The letter came in a business-sized envelope, but it was hand addressed in bold print with a complete return address and an honest-to-God stamp. How often does that happen?
I noted the Raleigh postmark but didn’t recognize the sender’s name, so I opened it with some curiosity – and at a suitable distance from my face.
I don’t think anyone would be sending me powdered anthrax or COVID-19 spittle, but you never know.
The letter itself was not handwritten, though it was personally composed with grammatical stumbles intact, printed in a very large font.
The sender was a woman who said she desired to visit me personally, as a public service, so she could answer my questions about whether we are living in the last days. She regretted the pandemic had left her unable to come.
She quoted 2 Timothy 3:1-5 from the Jehovah’s Witnesses’ “New World Translation,” describing it as a prophesy of Jesus that the last days would be marked by people who were “slanderers, without self-control, fierce, without love of goodness …”
I’m quite sure Jesus did not write 2 Timothy, and not so sure about the last days, but it’s hard to read the news without being reminded we do have our share of people who fit the description.
The writer assured me these turbulent times will soon end because Jesus said so and “because last night came to an end this morning.” If that didn’t answer my questions, she said, I could find all the answers at www.jw.org.
The letter reminded me that the COVID-19 pandemic has thrown a wrench in more things than we usually think about.

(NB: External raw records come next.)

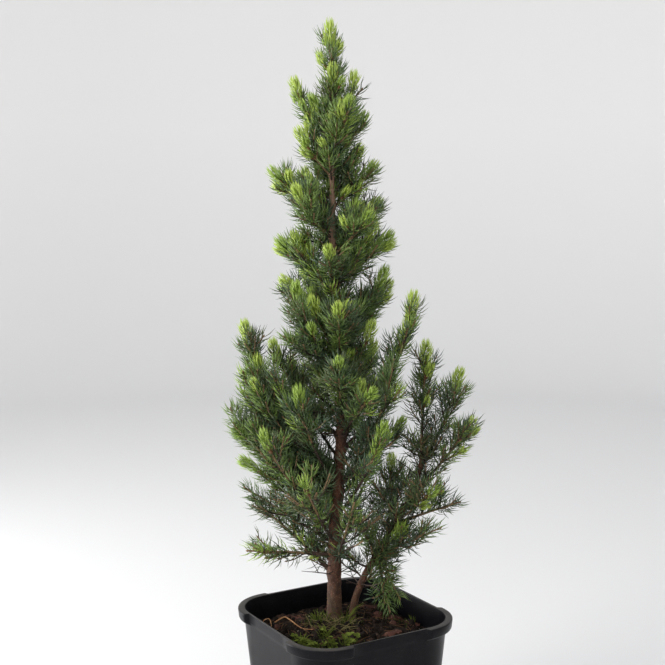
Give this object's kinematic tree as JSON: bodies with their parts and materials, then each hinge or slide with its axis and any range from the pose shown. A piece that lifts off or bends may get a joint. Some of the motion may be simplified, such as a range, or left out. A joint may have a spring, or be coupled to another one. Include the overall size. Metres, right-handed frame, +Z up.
{
  "type": "potted dwarf white spruce",
  "caption": "Young conical conifer with a slim trunk and a leaning second stem, ascending needled shoots with bright tips, in a square black nursery pot of soil.",
  "frame": {"origin": "centre of the pot's flat underside, on the surface that it stands on", "axes": "+Z up the trunk, -Y towards the front of the plant, +X to the plant's right seen from the front"},
  "size_m": [0.1858, 0.1548, 0.5485],
  "materials": {
    "pot_plastic": "charcoal moulded plastic, semi-matt, dusty",
    "potting_mix": "moist dark peat with bark crumbs",
    "bark": "red-brown flaky bark, mossy at the foot",
    "twig_bark": "brown ridged twig bark",
    "needles": "blue-green needles, lime at the tips"
  },
  "bodies": {
    "root": {"pot": "pot_plastic", "potting_mix": "potting_mix", "trunk": "bark", "second_stem": "bark", "left_second_bough": "twig_bark", "left_tall_bough": "twig_bark", "left_wide_bough": "twig_bark", "low_left_bough": "twig_bark", "right_long_bough": "twig_bark", "right_low_bough": "twig_bark", "right_tall_bough": "twig_bark", "back_crown_foliage": "needles", "back_high_foliage": "needles", "back_low_foliage": "needles", "back_low_left_foliage": "needles", "back_low_right_foliage": "needles", "back_mid_left_foliage": "needles", "back_mid_right_foliage": "needles", "back_upper_foliage": "needles", "droop_foliage": "needles", "far_right_foliage": "needles", "front_high_foliage": "needles", "front_left_foliage": "needles", "front_low_foliage": "needles", "front_low_left_foliage": "needles", "front_lowest_foliage": "needles", "front_mid_foliage": "needles", "front_right_foliage": "needles", "front_star_foliage": "needles", "front_top_foliage": "needles", "front_upper_foliage": "needles", "leader_foliage": "needles", "left_crown_foliage": "needles", "left_front_high_foliage": "needles", "left_high_foliage": "needles", "left_inner_foliage": "needles", "left_second_foliage": "needles", "left_spire_foliage": "needles", "left_tall_foliage": "needles", "left_third_foliage": "needles", "left_top_foliage": "needles", "left_upper_foliage": "needles", "left_upright_foliage": "needles", "left_wide_foliage": "needles", "low_left_foliage": "needles", "right_back_foliage": "needles", "right_back_high_foliage": "needles", "right_crown_foliage": "needles", "right_front_foliage": "needles", "right_front_high_foliage": "needles", "right_high_foliage": "needles", "right_long_foliage": "needles", "right_low_foliage": "needles", "right_low_front_foliage": "needles", "right_lowest_foliage": "needles", "right_tall_foliage": "needles", "right_top_foliage": "needles", "right_upper_foliage": "needles", "second_back_foliage": "needles", "second_top_foliage": "needles"}
  },
  "joints": []
}
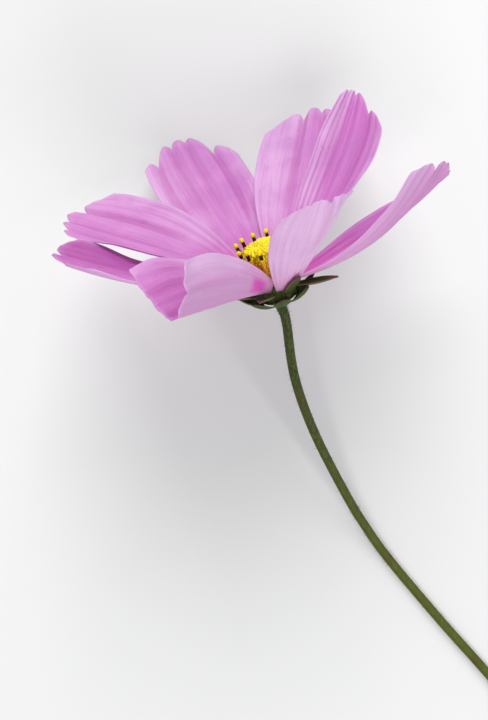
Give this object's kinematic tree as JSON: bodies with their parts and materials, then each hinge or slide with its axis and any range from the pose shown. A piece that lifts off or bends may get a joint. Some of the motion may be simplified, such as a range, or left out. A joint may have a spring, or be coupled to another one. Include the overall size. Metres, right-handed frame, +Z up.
{
  "type": "cosmos flower",
  "caption": "Open pink cosmos flower with toothed petals, a yellow disc and a curved cut stem, lying as picked on a flat surface.",
  "frame": {"origin": "on the surface that the flower lies on, under the middle of its box", "axes": "+Z up from the surface; +Y from the cut end of the stem towards the flower head; +X to the right of that"},
  "size_m": [0.1008, 0.1375, 0.0687],
  "materials": {
    "petal": "soft matt, pink with fine lengthwise veins",
    "outer_bract": "matt, dark green with a purplish tip",
    "inner_bract": "thin and papery, greenish brown with pale edges",
    "disc_yellow": "matt, yellow, granular",
    "stem_green": "matt, ribbed, dark green to olive"
  },
  "bodies": {
    "root": {"petal_1": "petal", "petal_2": "petal", "petal_3": "petal", "petal_4": "petal", "petal_5": "petal", "petal_6": "petal", "petal_7": "petal", "petal_8": "petal", "outer_bract_1": "outer_bract", "outer_bract_2": "outer_bract", "outer_bract_3": "outer_bract", "outer_bract_4": "outer_bract", "outer_bract_5": "outer_bract", "outer_bract_6": "outer_bract", "outer_bract_7": "outer_bract", "outer_bract_8": "outer_bract", "inner_bract_1": "inner_bract", "inner_bract_2": "inner_bract", "inner_bract_3": "inner_bract", "inner_bract_4": "inner_bract", "inner_bract_5": "inner_bract", "inner_bract_6": "inner_bract", "inner_bract_7": "inner_bract", "inner_bract_8": "inner_bract", "disc_florets": "disc_yellow", "open_floret_01": "disc_yellow", "open_floret_02": "disc_yellow", "open_floret_03": "disc_yellow", "open_floret_04": "disc_yellow", "open_floret_05": "disc_yellow", "open_floret_06": "disc_yellow", "open_floret_07": "disc_yellow", "open_floret_08": "disc_yellow", "open_floret_09": "disc_yellow", "open_floret_10": "disc_yellow", "open_floret_11": "disc_yellow", "open_floret_12": "disc_yellow", "stem": "stem_green"}
  },
  "joints": []
}
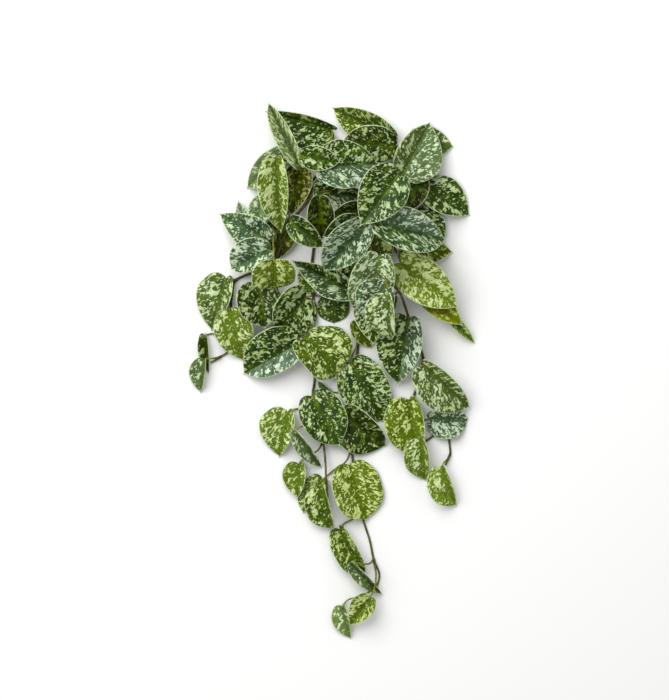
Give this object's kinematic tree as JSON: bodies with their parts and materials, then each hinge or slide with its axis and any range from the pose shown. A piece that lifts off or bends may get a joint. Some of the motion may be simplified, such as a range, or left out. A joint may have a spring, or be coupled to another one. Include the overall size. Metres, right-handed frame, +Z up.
{
  "type": "satin pothos",
  "caption": "Cut bunch of trailing satin pothos vines with silver-splashed heart-shaped leaves, lying on a surface with its leaves facing up.",
  "frame": {"origin": "on the surface the bunch lies on, under the middle of its plan", "axes": "+Z up, away from the surface; +Y along the bunch from the trailing vine tips towards the cut end of the main stem; +X to the right seen from above"},
  "size_m": [0.3728, 0.7002, 0.1025],
  "materials": {
    "leaf": "satin waxy green, splashed with pale silver green",
    "stem": "matte brown bark"
  },
  "bodies": {
    "root": {"main_stem": "stem", "back_left_vine": "leaf", "far_left_vine": "leaf", "long_vine": "leaf", "middle_vine": "leaf", "left_vine": "leaf", "top_right_vine": "leaf", "lower_right_vine": "leaf", "right_vine": "leaf", "trailing_right_vine": "leaf", "top_left_vine": "leaf", "front_vine": "leaf", "front_right_vine": "leaf", "crown_vine": "leaf"}
  },
  "joints": []
}
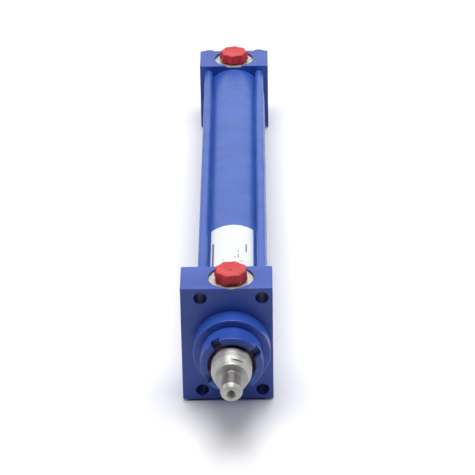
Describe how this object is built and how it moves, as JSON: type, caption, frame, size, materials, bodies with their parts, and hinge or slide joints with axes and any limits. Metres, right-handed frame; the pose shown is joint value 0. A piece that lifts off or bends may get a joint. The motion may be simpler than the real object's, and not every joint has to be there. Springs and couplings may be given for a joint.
{
  "type": "hydraulic cylinder",
  "caption": "Tie-rod hydraulic cylinder with a rectangular front head for screws, ports on top closed by plastic plugs, and a rod with a male threaded end.",
  "frame": {"origin": "centre of the cap's rear face", "axes": "-Y along the cylinder's axis towards the rod end, +Z towards the ports, +X to the right seen from the rod end's side"},
  "size_m": [0.05, 0.4005, 0.0754],
  "materials": {
    "blue_paint": "sprayed enamel, satin gloss",
    "hard_chrome": "ground and chromed",
    "machined_steel": "turned",
    "bronze": "turned",
    "hard_seal": "matte",
    "rubber": "matte",
    "red_plastic": "moulded, slightly waxy",
    "label_film": "printed film"
  },
  "bodies": {
    "barrel": {"head": "blue_paint", "cap": "blue_paint", "tube": "blue_paint", "gland": "blue_paint", "tie_rod_top_left": "blue_paint", "tie_rod_top_right": "blue_paint", "tie_rod_bottom_left": "blue_paint", "tie_rod_bottom_right": "blue_paint", "tie_rod_nut_top_left": "blue_paint", "tie_rod_nut_top_right": "blue_paint", "tie_rod_nut_bottom_left": "blue_paint", "tie_rod_nut_bottom_right": "blue_paint", "type_label": "label_film", "rod_wiper": "rubber", "rod_seal": "hard_seal", "rod_seal_energizer": "rubber", "rod_guide_bush": "bronze", "gland_o_ring": "rubber", "gland_backup_ring": "hard_seal", "tube_o_ring_front": "rubber", "tube_o_ring_rear": "rubber"},
    "piston_rings": {"piston_seal": "hard_seal", "piston_seal_energizer": "rubber", "piston_wear_ring_front": "bronze", "piston_wear_ring_rear": "bronze"},
    "rod_assembly": {"piston_rod": "hard_chrome", "piston": "machined_steel", "piston_nut": "machined_steel", "piston_o_ring": "rubber"},
    "front_plug": {"front_port_plug": "red_plastic"},
    "rear_plug": {"rear_port_plug": "red_plastic"}
  },
  "joints": [
    {"name": "rod_slide", "type": "slide", "parent": "barrel", "child": "piston_rings", "axis": [0, -1, 0], "range_m": [0, 0.25]},
    {"name": "rod_turn", "type": "hinge", "parent": "piston_rings", "child": "rod_assembly", "pos_m": [0, -0.378, 0], "axis": [0, -1, 0], "continuous": true},
    {"name": "front_plug_pull", "type": "slide", "parent": "barrel", "child": "front_plug", "axis": [0, 0, 1], "range_m": [0, 0.016]},
    {"name": "rear_plug_pull", "type": "slide", "parent": "barrel", "child": "rear_plug", "axis": [0, 0, 1], "range_m": [0, 0.016]}
  ]
}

How can Jehovah’s Witnesses earn their way into the 144,000 they believe will rule with God in heaven or even gain a place among the “other sheep” who expect an earthly paradise if they can’t get out and win more converts?
And what about those young Mormons who get sent out two by two to knock on doors all over the world? How will they complete their missions if they’re stuck in their apartments?
I checked the Church of Jesus Christ of Latter-Day Saints website, and it turns out most of those sent overseas have been returned to their home countries and given new assignments. Some within a few months of completing their mission were allowed to call it done.
Where COVID-19 restrictions don’t allow door-to-door proselytizing, missionaries are to stay in their apartments, use technology to evangelize and spend extra time with their Bibles and other study materials.
So, those of us who Zoom to Bible study and worship through Facebook Live or YouTube or some other service are not alone in being COVID-inconvenienced.
It’s a mixed blessing: We can’t worship face to face with our church family, but we don’t have to awkwardly decline a front-porch discussion of the last days.
Even so, I’d happily deal with the latter if we could enjoy the former. The truth is, I rarely think about the last days before Jesus comes. He said no one would know when, and that’s good enough for me.
Like most of us, I’m more focused on when the coronavirus pandemic will run its course.
With all the death and suffering and lost jobs and economic turmoil and political division it has stirred up, those are the “last days” I’m praying for.
If only enough people will listen to the medical experts and think more of others’ health than their self-centered “rights,” perhaps we’ll get there sooner rather than later.